Thanks for the reply..
Just want to know whether a workaround with two different interfaces from the router works.The INT 1 will be peering with N7k1 and INT 2 with N7k 2.
So you’re saying you have a traditional design with 7K’s connecting to 5K access layer with VPC between them. Then you have a router connected to the 5K’s where you’ll create a VLAN up to the 7K’s and do EIGRP peering?
– How is the VPC connected between the 7K’s and 5K’s… 2 links in a square? 4 links in full mesh?
– From the 7K’s how is it connected into the rest of your network?
– Any particular reason why the router is not connecting directly to the 7Ks? This isn’t the best way to do it….
– I’m gonna go ahead and say you will see the issue described in this article… the questions above will allow me to tell you why.
– This issue does not exist with SMLT ;)
– Because you have an intermediate hop between the peering routers, you won’t get the best failure detection and you might want to use a keepalive mechanism to have end-to-end failure detection, such as BFD. Otherwise your failure detection is waiting for your peer to time out…
Between N7k and N5k it will be a VPC with 2 links from each N5k to both N7k.The N7ks will be connected to a single 6500 with layer 3 routed interfaces and runs EIGRP.The router i am mentioning here is a server which need to run a routing protocol .The server design is similar to mainframe concepts.The server will have 2 interface connected to N5k on two separate vlans.
AS cisco recommends its not feasible for me to hook the server directly to N7k for running a routing protocol.The N7k has only 10 G interfaces and the server is having a 1 GIG!!!!!.
Steve S. says
The problem with running a dynamic routing protocol in a vPC environment is how the 7Ks handle TTL. If you have the peer-gateway feature configured on the 7Ks, any packets that may traverse the vPC peer-link will have their TTL decremented by one. Since most routing protocol traffic uses a TTL of 1 (some EIGRP implementations use a TTL of 2), obviously this traffic will be dropped and never seen by the peer 7K. So depending on the hashing on the vPC, one 7K may never even be aware there is a another router on the VLAN attempting to form an adjacency, hence, why this is unsupported by Cisco. Remember, a vPC =! a broadcast domain.
Thanks Steve..I got the issue…TTL decrementing prevents the routing protocol neighbor ship between the N7k and the router ..It might peer based on faith of routing Packet after L2mp Hashing…if its reaching direct N7k it peers and if not ttl get decremented while moving through peer link!!!..This happens coz of Peer-Gateway feature..Incase if you dont enable this ,its the VpC loop avoidance which drops the routing packets travelling through peer-links…

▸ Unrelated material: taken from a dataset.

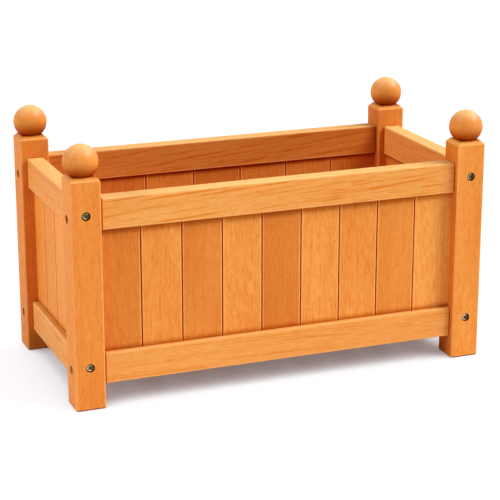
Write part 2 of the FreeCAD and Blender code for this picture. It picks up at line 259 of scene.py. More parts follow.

tn – Thanks for the information. I’m pretty much a Cisco guy so I didn’t know about the solutions you mentioned.
So thinking more about the routing issue. After recently getting some exposure to SRX clustering on their 5800s and thinking about how Cisco VSS works, I’m wondering why Cisco didn’t go with a single control plane on their 7k vPC multi-chassis solution. As i see it, that is fundamentally the issue with the 7k. Since you have two active control planes for routing, we have two two routers to deal with at layer-3 creating a conflict as compared to the layer-2 representation. I’m curious as to why they didn’t further pursue making a single control plane cluster solution on the Nexus 7k similar to VSS with a single RP active and representing both boxes from a layer-3 perspective. I haven’t worked to much with VSS but after working with the SRX cluster, I’m very impressed. I’m assuming someone much smarter than me thought it was a better decision to keep the control plane seperate but after working with a cluster, I’m definitely a fan of the single control plane for both boxes.
Anybody have any thoughts on the topic?
Steve S. says
Because all the Nexus gear was meant to support FCoE, and FC does not support the merging of fabrics (i.e. single control plane), it was best left as two distinct control planes. This is just my guess, by the way.
Interestingly this sounds exactly like the issue i experienced, albeit with Avaya and the IST link and SMLT links. From forum post: http://forums.networkinfrastructure.info/nortel-ethernet-switching/ers-5530-l3-packet-crossing-ist-won't-be-forwarded/
From Nortel guide:
“The ERS 5000 will not permit a Layer 3 packet that has traversed the IST to egress any SMLT or SLT port. The issue arises in the above configuration if the packets are hashed down the link to ERS 5530-1 while the next hop router is actually ERS 5530-2. Layer 3 packets are forced across the IST and will not be permitted to egress the SMLT/SLT link to the Edge. In order to circumvent this issue use VRRP with Backup Master on the ERS 5000 Switch Cluster and point static routes from the external router to the VRRP interface. With this configuration, Layer 3 packets will not traverse the IST and will flow as expected to the SMLT/SLT links.”
Seems similar issue to me?
Michael McNamara says
Yes this blog post cover the same issue but on the Cisco Nexus product line utilizing Virtual Port Channels. The restrictions are similar between the Avaya and Cisco implementations.